What makes it work is his approach to M. R. James. He doesn't read the stories — he performs them. The staging is deliberately sparse: the waistcoat, the candles, a decanter of fake whisky, a desk with various bits and pieces that look like they've been lifted from James's rooms at King's. Nothing flashy. It's minimal because the whole thing depends on voice, posture, timing. (And I guess he has to fit it in his car).

He did

The Tractate Middoth

Rats

An Evening's Entertainment

Lloyd-Parry builds the atmosphere the way James did for his own students at those Christmas readings: slow, careful, with just a hint of mischief before something ghastly happens.

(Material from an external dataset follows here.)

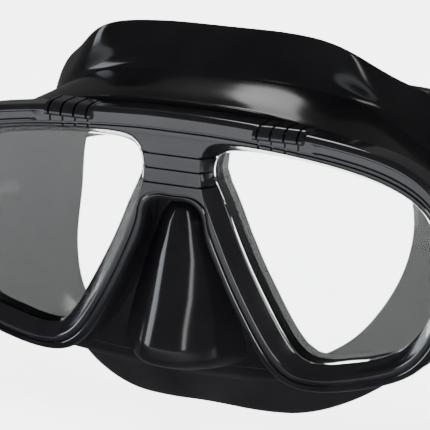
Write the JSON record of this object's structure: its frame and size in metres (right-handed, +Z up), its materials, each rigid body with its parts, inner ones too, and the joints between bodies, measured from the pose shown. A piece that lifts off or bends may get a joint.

The craft of it is genuinely instructive. I go to learn. He can turn his head a few degrees and shift the entire room's focus. A raised eyebrow does structural work. His asides are placed with absolute precision — they let the tension slip just enough before he cranks it back up again. Watching him is a useful reminder that live storytelling isn't some Edwardian curiosity but something that still works when it's done properly. It's not hyperbole to call him a national treasure.

Of course, the modern world did its best to wreck the atmosphere. A mobile went off at exactly the wrong moment. The door kept opening at the back, sending in these horrible sheets of cold white light that threatened to murder the candlelit mood every time. Someone behind us was locked in mortal combat with a persistent cough. Staff wandered about 'voices off' (mainly coughs).

None of this is Parry's fault. We can't stop people catching colds, but they don't have to open doors. The point is: if you're going to a candlelit ghost-story performance, turn your bloody phone off and go for a pee before it starts or hold it till the interval. The whole thing is built upon quiet and in that quiet, his performance unfolds.

Despite the interruptions, the stories were as strong as ever. Anyone with even a passing interest in James, or in the mechanics of storytelling, should make the effort to see Robert Lloyd-Parry while he's still doing this. It's worth it.